One should not let money stop one from pursuing their goals. Funding is just an obstacle to begin. You can get money from many sources. If you have newly come to the business industry then the process might seem intimidating but I promise it gets better. But the first step is to get your startup off the group.
Looking to fund your new startup? Here’s what you should know
1. Create a blueprint of your Business plan
Before taking a step, one has to first decide and have a clear understanding of what his/her business model is all about. First of all, it’s difficult to raise funds from anyone until and unless a business plan is decided. Investors and loan-givers first calculate how potential your project is and based on that they invest or give loans. You have to first decide ‘What to do? Where to do? How to do?’ It should also involve market analysis especially the financial projections. And not forgetting the organizational structure of the company.
2. Visit online companies or local banks
Seek the help of banks that you go to for personal purposes or try out online funding companies like Fundera (https://www.fundera.com/) or Lendio (https://www.lendio.com/). Seeking help from a reputable company is more recommended. Depending on their criteria they qualify or eliminate the proposals. Getting demotivated by rejections will not be the solution.
3. Venture Capitalists
Securing funds from venture capitalists can also be another option. But, if you’re planning to opt for this route be prepared to sacrifice a portion of your business to the venture capitalists. Looking a the bright side of having venture capitalists, they may be able to provide the business with other necessary resources that can contribute to its success. But for that to happen the deals should be in favor of them.

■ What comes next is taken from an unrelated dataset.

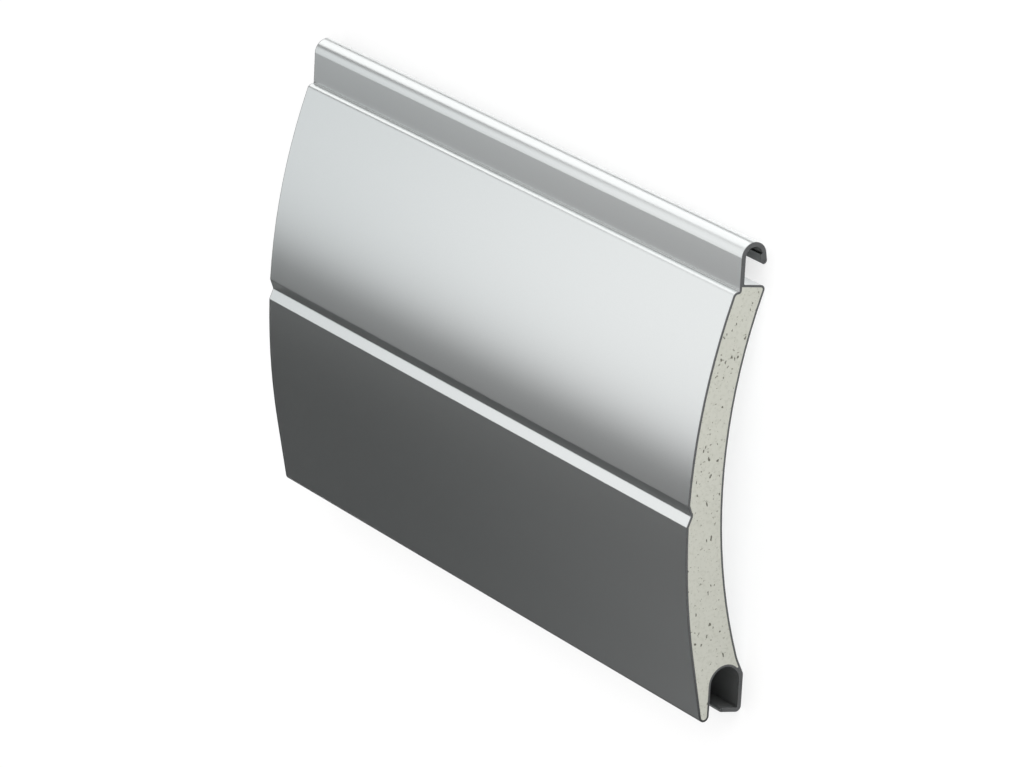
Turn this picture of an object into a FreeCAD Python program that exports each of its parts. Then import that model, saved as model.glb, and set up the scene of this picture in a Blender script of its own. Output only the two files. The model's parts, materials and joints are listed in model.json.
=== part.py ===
import FreeCAD, Part
import math
import os

os.makedirs("parts", exist_ok=True)

# Roller shutter slat: a roll-formed aluminium strip round a core of rigid foam.
# The section is drawn with depth to the back (d) and height above the nose (h), in millimetres.
# It is pushed along X, then laid on its back, with the hook towards +Y and the front face up.

# Overall sizes
slat_length = 135.0
slat_height = 87.0

# Sheet
sheet_thickness = 0.40
hem_thickness = 2.0 * sheet_thickness
lip_thickness = 3.0 * sheet_thickness
hem_eye_radius = 0.11

# Hook and neck
hook_inner_radius = 1.74
hook_outer_radius = hook_inner_radius + hem_thickness
lip_lean = 10.0
lip_length = 1.42
lip_fold_length = 1.41
lip_fold_bend = 0.08
step_drop = 8.46
step_slope = 5.0
step_length = 1.08
step_inner_bend = 0.17
step_outer_bend = 1.0

# Ledge behind the neck
ledge_drop = 7.36
ledge_slope = 8.8
ledge_root_bend = 0.25
ledge_corner_bend = 0.85

# Front face: a straight foot, a lower arc, the V-groove and an upper arc
nose_radius = 1.02
foot_lean = 12.0
foot_height = 12.3
lower_front_radius = 130.0
upper_front_radius = 119.0
groove_bottom = 37.2
groove_floor_height = 1.9
groove_roof_height = 1.94
groove_depth = 0.78
groove_rim_bend = 0.5
groove_valley_bend = 0.45

# Pocket behind the nose
pocket_front_depth = -0.77
pocket_width = 6.08
pocket_crown = 9.62
heel_foot_bend = 1.0
flange_corner_height = 0.44
flange_slope = 10.3
flange_corner_bend = 1.0
flange_tip_depth = 1.42
core_wedge_height = 9.0
core_wedge_bend = 0.1

# Back face: an arc, then a steeper heel down to the pocket's wall
back_radius = 101.6
back_top_depth = 5.31
back_top_drop = 8.6
heel_top_depth = 4.62
heel_top_height = 10.8
heel_top_bend = 8.0
heel_foot_height = 7.7


def unit(angle):
    return (math.cos(math.radians(angle)), math.sin(math.radians(angle)))


def move(point, direction, distance):
    return (point[0] + direction[0] * distance, point[1] + direction[1] * distance)


def straight(point, angle):
    return {"kind": "straight", "point": point, "way": unit(angle)}


def straight_through(start, end):
    return straight(start, math.degrees(math.atan2(end[1] - start[1], end[0] - start[0])))


def curve(centre, radius, turn):
    # turn is 1 for a curve that runs to the left and -1 for one that runs to the right
    return {"kind": "curve", "centre": centre, "radius": radius, "turn": turn}


def shifted(side, to_left):
    if side["kind"] == "straight":
        way = side["way"]
        return {"kind": "straight", "point": move(side["point"], (-way[1], way[0]), to_left), "way": way}
    return curve(side["centre"], side["radius"] - side["turn"] * to_left, side["turn"])


def heading(side, point):
    if side["kind"] == "straight":
        return side["way"]
    dx = (point[0] - side["centre"][0]) / side["radius"]
    dy = (point[1] - side["centre"][1]) / side["radius"]
    return (-dy * side["turn"], dx * side["turn"])


def foot_on(side, point):
    if side["kind"] == "straight":
        way = side["way"]
        along = (point[0] - side["point"][0]) * way[0] + (point[1] - side["point"][1]) * way[1]
        return move(side["point"], way, along)
    dx = point[0] - side["centre"][0]
    dy = point[1] - side["centre"][1]
    reach = side["radius"] / math.hypot(dx, dy)
    return (side["centre"][0] + dx * reach, side["centre"][1] + dy * reach)


def crossings(first, second):
    if first["kind"] == "curve" and second["kind"] == "straight":
        return crossings(second, first)
    if first["kind"] == "straight" and second["kind"] == "straight":
        a = first["way"]
        b = second["way"]
        dx = second["point"][0] - first["point"][0]
        dy = second["point"][1] - first["point"][1]
        along = (dx * b[1] - dy * b[0]) / (a[0] * b[1] - a[1] * b[0])
        return [move(first["point"], a, along)]
    if first["kind"] == "straight":
        base = foot_on(first, second["centre"])
        gap = math.dist(base, second["centre"])
        way = first["way"]
        half = math.sqrt(max(second["radius"] ** 2 - gap ** 2, 0.0))
        return [move(base, way, half), move(base, way, -half)]
    dx = second["centre"][0] - first["centre"][0]
    dy = second["centre"][1] - first["centre"][1]
    gap = math.hypot(dx, dy)
    along = (gap ** 2 + first["radius"] ** 2 - second["radius"] ** 2) / (2.0 * gap)
    half = math.sqrt(max(first["radius"] ** 2 - along ** 2, 0.0))
    base = move(first["centre"], (dx / gap, dy / gap), along)
    return [move(base, (-dy / gap, dx / gap), half), move(base, (dy / gap, -dx / gap), half)]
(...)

4. Look for a strategic partner
Two heads are better than one in every field. Getting a strategic partner for your company might increase efficiency and accelerate the growth and development of the company. Partners also reduce your liability. While your potential strategic partner may be able to bring new ideas and solutions to the table, there might be chances that it would even give rise to conflicts and disagreements between the two.
5. Angel Investors
Angel Investors widely differ from Venture Capitalists (VCs). Angel investors can either take an equity share of your startup in exchange for their investment or their funding can also be exchanged for convertible debt. They are more genuinely interested in the company’s development and growth apart from their investment and returns. Angel investors provide funding to businesses when they are still in their early stages but on the flip side venture capitalists start investing and get involved later on.